Medal of Honor recipient's daughter to receive flag at Fort Polk

Medal of Honor recipient Lt. Col. Don C. Faith Jr. (Source: Fort Polk Public Affairs)
Medal of Honor recipient Lt. Col. Don C. Faith Jr. (Source: Fort Polk Public Affairs)

The following story was submitted by the Fort Polk Public Affairs Office:

FORT POLK -- The Joint Readiness Training Center and Fort Polk will host a Memorial Day ceremony Thursday at 10 a.m. at Warrior Memorial Park.

Guest speaker will be Barbara "Bobbie" Broyles, daughter of Medal of Honor recipient Lt. Col. Don C. Faith Jr., a World War II and Korean War veteran.

Broyles, who currently lives in Baton Rouge, will receive her father's Medal of Honor flag. The MoH flag was legislated Oct. 23, 2002, for presentation to each person to whom a Medal of Honor is awarded.

Faith, who commanded 1st Battalion, 32nd Infantry Regiment, 7th Infantry Division, was killed Dec. 2, 1950, by communist forces. It would take decades and a lot of help from other soldiers and Department of Defense civilians before his remains were finally recovered in North Korea and identified. Only then could his family finally have the closure they so desperately wanted.

Broyles was only 4 years old when Faith left for Korea. It would be the last time she would see her father alive.

"What I recall most about my father was that he was happy. I still can hear him laughing. He enjoyed life. And above all, he enjoyed the Army," she said.

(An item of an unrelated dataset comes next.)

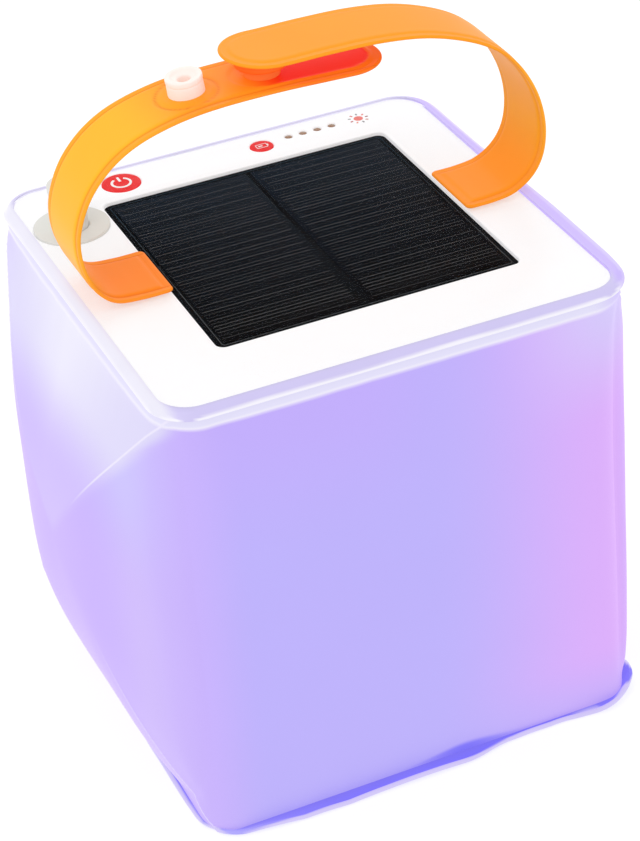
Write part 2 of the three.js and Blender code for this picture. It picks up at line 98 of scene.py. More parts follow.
# Mid-lines of the straps in mm, X and the height above the top film, from tab to free tip.
LEFT_LINE = [(-47, 1.1), (-57, 1.15), (-65.3, 2.3), (-70.6, 6.9), (-73.6, 13.2), (-74.9, 20.6),
             (-74.3, 28), (-71.2, 36.2), (-66.6, 42.8), (-60, 48.6), (-51.5, 52.9), (-39.5, 56),
             (-26, 57.4), (-8, 57.6), (8, 57.1), (30.3, 56.2)]
RIGHT_LINE = [(52.3, 1.1), (61.5, 1.15), (69, 2.4), (75.3, 6.6), (79, 13), (80.1, 21.5),
              (78.8, 30.5), (75.6, 38.8), (70.6, 46.6), (63.7, 53.3), (54, 58.6), (41, 62.9),
              (26.5, 65), (10, 65.6), (-6, 65.6), (-20.5, 66.3)]
LEFT_BEND = ((-71.4, 34), (-61.4, 47))  # where each strap starts and stops bending
RIGHT_BEND = ((80.5, 31), (61, 53.5))


# ---- small helpers

def centre_of(node):
    low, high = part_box(node)
    return (low + high) / 2


def axis_of(node):
    middle = centre_of(node)
    return middle.x, middle.y, 0


def heights(node):
    """A node's lowest and highest points in mm."""
    low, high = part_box(node)
    return low.z / MM, high.z / MM


def half_span(node):
    low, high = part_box(node)
    return (high.x - low.x) / 2


def ease(value, start, end):
    """0 before start, 1 after end, and smooth between them."""
    share = min(max((value - start) / (end - start), 0), 1)
    return share * share * (3 - 2 * share)


def mixed(a, b, share):
    return tuple(p + (q - p) * share for p, q in zip(a, b))


def layered(tone, *coats):
    """A tone with others mixed in one after the other, each given with its share."""
    for other, share in coats:
        tone = mixed(tone, other, share)
    return tone


def linear(red, green, blue):
    """A display colour of 0 to 255 a channel as linear values."""
    def channel(value):
        value /= 255
        return value / 12.92 if value <= 0.04045 else ((value + 0.055) / 1.055) ** 2.4
    return channel(red), channel(green), channel(blue)


def new_object(name, data):
    piece = bpy.data.objects.new(name, data)
    bpy.context.scene.collection.objects.link(piece)
    return piece


def shade(mesh, angle=35):
    mesh.shade_smooth()
    mesh.set_sharp_from_angle(angle=math.radians(angle))


def tidy_mesh(mesh, weld=0.00001):
    """Welds seams and points every face outwards."""
    edit = bmesh.new()
    edit.from_mesh(mesh)
    bmesh.ops.remove_doubles(edit, verts=edit.verts, dist=weld)
    bmesh.ops.dissolve_degenerate(edit, edges=edit.edges, dist=weld / 10)
    bmesh.ops.recalc_face_normals(edit, faces=edit.faces)
    edit.to_mesh(mesh)
    edit.free()


def mesh_piece(name, points, faces, angle=35):
    mesh = bpy.data.meshes.new(name)
    mesh.from_pydata(points, [], faces)
    tidy_mesh(mesh)
    shade(mesh, angle)
    return new_object(name, mesh)


def applied(piece, angle=35):
    """Makes the piece's modifiers part of its mesh."""
    graph = bpy.context.evaluated_depsgraph_get()
    mesh = bpy.data.meshes.new_from_object(piece.evaluated_get(graph))
    piece.modifiers.clear()
    piece.data = mesh
    shade(mesh, angle)
    return piece


def loft(name, rings, closed_along=False, capped=True, angle=35):
    """Closed rings of equal length joined one to the next, with flat ends if capped."""
    count = len(rings[0])
    points = [p for ring in rings for p in ring]
    spans = len(rings) if closed_along else len(rings) - 1
    faces = []
    for i in range(spans):
        a, b = i * count, (i + 1) % len(rings) * count
        faces += [(a + j, a + (j + 1) % count, b + (j + 1) % count, b + j) for j in range(count)]
    if capped and not closed_along:
        faces += [tuple(range(count)), tuple(range(len(points) - count, len(points)))]
    return mesh_piece(name, points, faces, angle)


def lathe(name, axis, outline, segments=96, angle=40):
    """A turned piece from a closed outline of (radius, height) in mm, upright on its axis."""
    rings = []
    for i in range(segments):
        turn = 2 * math.pi * i / segments
        rings.append([(axis[0] + r * MM * math.cos(turn), axis[1] + r * MM * math.sin(turn),
                       axis[2] + z * MM) for r, z in outline])
    return loft(name, rings, closed_along=True, angle=angle)


def rounded(outline, radius, steps=4):
    """A closed outline with each corner turned into a small arc."""
    result = []
    count = len(outline)
    for i, corner in enumerate(outline):
        here = Vector(corner)
        ends = []
        for other in (outline[i - 1], outline[(i + 1) % count]):
            way = Vector(other) - here
            ends.append(here + way.normalized() * min(radius, way.length * 0.45))
        for k in range(steps + 1):
            t = k / steps
            result.append(tuple(ends[0] * (1 - t) ** 2 + here * 2 * t * (1 - t) + ends[1] * t * t))
    return result


def turned_outline(outline, radius=0.4):
    """Rounds an outline's corners, but leaves those that lie on the axis."""
    return [(max(r, 0), z) for r, z in rounded(outline, radius)]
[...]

Faith exposed himself to heavy enemy fire many times and led counterattacks on enemy positions. He inspired his men by leading from the front until he was killed in action during the battle. Task Force Faith was made up of American soldiers and Korean augmentees to the U.S. Army from the 7th Infantry Division's 31st Regimental Combat Team. Task Force Faith's story unfolded during the longest strategic retreat in U.S. military history, a treacherous 78-mile trek through frigid, rugged and fiercely contested terrain around the frozen Jangjin "Chosin" Reservoir.

The U.S. forces who fought in the battle have since been colloquially referred to as "The Frozen Chosin."

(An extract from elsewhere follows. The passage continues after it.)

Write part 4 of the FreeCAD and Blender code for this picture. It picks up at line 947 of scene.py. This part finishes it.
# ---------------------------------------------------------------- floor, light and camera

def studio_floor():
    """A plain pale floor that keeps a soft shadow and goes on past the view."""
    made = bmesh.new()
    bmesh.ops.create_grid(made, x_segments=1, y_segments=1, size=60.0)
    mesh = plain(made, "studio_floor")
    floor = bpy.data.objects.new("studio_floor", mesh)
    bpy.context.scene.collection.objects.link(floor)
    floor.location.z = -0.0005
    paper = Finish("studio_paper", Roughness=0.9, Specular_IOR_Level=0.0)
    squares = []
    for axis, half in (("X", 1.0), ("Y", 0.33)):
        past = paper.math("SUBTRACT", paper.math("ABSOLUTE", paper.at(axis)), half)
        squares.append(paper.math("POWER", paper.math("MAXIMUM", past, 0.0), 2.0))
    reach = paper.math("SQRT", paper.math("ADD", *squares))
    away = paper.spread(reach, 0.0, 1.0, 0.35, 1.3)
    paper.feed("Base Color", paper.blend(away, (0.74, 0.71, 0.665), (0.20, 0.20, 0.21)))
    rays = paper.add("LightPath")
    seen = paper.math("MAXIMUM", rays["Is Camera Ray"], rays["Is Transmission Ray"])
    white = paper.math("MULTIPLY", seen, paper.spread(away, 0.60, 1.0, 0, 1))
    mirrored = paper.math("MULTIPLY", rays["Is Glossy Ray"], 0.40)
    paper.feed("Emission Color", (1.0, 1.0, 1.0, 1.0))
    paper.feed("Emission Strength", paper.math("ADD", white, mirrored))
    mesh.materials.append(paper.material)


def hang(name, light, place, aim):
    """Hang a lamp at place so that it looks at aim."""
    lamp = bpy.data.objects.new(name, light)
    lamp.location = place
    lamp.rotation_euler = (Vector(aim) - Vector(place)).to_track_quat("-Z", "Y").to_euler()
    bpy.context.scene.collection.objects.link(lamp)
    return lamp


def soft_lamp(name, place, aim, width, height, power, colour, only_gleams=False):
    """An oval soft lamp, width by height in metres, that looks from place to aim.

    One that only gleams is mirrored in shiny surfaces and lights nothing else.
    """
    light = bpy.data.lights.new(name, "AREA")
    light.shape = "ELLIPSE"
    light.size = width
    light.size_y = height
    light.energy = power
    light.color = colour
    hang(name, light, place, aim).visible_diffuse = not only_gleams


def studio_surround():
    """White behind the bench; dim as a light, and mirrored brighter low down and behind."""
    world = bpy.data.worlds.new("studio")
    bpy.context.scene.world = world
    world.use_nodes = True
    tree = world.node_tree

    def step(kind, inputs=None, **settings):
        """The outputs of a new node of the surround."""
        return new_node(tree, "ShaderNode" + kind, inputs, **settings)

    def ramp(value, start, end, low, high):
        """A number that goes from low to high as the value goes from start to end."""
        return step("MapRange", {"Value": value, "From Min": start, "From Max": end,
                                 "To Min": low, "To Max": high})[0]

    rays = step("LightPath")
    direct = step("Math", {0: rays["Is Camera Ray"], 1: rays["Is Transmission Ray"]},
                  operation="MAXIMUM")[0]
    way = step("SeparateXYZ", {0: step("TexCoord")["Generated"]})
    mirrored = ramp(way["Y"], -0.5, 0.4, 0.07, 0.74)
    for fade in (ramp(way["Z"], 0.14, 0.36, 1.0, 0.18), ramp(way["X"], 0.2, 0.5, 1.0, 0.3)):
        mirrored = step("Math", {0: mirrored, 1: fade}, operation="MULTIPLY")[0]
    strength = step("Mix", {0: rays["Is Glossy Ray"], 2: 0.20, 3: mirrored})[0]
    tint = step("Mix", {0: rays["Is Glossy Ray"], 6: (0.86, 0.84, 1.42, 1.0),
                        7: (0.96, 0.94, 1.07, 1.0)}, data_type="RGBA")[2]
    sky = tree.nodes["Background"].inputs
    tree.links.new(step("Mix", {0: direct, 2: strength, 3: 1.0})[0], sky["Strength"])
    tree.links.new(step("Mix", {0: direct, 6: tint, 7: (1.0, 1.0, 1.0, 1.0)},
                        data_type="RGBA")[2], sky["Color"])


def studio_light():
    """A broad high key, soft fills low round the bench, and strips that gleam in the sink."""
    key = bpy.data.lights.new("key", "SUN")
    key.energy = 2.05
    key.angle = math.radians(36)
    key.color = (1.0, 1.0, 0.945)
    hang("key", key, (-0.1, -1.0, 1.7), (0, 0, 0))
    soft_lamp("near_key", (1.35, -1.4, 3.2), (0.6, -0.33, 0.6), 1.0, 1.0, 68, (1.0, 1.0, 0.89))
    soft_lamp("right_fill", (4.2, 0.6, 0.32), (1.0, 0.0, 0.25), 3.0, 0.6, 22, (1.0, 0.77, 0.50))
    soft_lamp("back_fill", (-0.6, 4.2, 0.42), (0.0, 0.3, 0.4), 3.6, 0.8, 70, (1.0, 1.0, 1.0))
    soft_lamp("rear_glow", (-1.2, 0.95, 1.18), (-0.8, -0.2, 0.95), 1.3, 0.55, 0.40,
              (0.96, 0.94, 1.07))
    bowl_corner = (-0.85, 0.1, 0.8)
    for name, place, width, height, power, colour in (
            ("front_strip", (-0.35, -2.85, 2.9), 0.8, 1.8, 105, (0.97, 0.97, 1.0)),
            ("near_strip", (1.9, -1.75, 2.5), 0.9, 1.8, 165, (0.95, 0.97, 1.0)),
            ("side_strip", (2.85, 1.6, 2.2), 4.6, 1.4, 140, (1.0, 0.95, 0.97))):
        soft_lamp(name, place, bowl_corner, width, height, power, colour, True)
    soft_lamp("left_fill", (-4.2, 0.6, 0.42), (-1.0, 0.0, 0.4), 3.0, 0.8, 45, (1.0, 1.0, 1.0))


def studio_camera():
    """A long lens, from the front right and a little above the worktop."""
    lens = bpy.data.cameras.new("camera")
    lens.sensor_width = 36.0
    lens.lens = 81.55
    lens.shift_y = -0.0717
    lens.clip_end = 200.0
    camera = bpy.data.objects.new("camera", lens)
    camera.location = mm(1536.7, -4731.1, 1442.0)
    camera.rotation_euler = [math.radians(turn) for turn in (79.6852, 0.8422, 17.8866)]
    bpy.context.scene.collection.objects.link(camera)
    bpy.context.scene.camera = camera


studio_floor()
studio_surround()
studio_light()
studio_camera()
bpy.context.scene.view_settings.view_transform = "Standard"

At the reservoir, more than 100,000 enemy soldiers encircled 30,000 United Nations troops during one of the coldest winters in the history of the region where 40 below temperatures caused weapons to malfunction and made the frozen ground too hard to dig foxholes. Completely surrounded and vastly outnumbered, American soldiers and marines outmaneuvered and outfought the Communist Chinese People's Volunteers. Prevailing in intense combat and overcoming numerous obstacles, U.S. troops defeated eight Communist Chinese Divisions, broke through the siege and made it to the North Korean port of Hamhung where they helped to evacuate more than 100,000 North Korean refugees. The epic battle lasted from Nov. 27 to Dec. 13, 1950.

For conspicuous gallantry during the battle, Lt. Col. Don Carlos Faith was posthumously awarded the Medal of Honor in August 1951.

Faith was 32 at the time he was killed. His remains would not be identified and repatriated for 62 years. On April 18, 2013, Faith's remains were laid to rest at Arlington National Cemetery, interred beside his mother and father. Broyles was there to receive the flag draping his casket as she will be here Thursday to receive the Medal of Honor flag.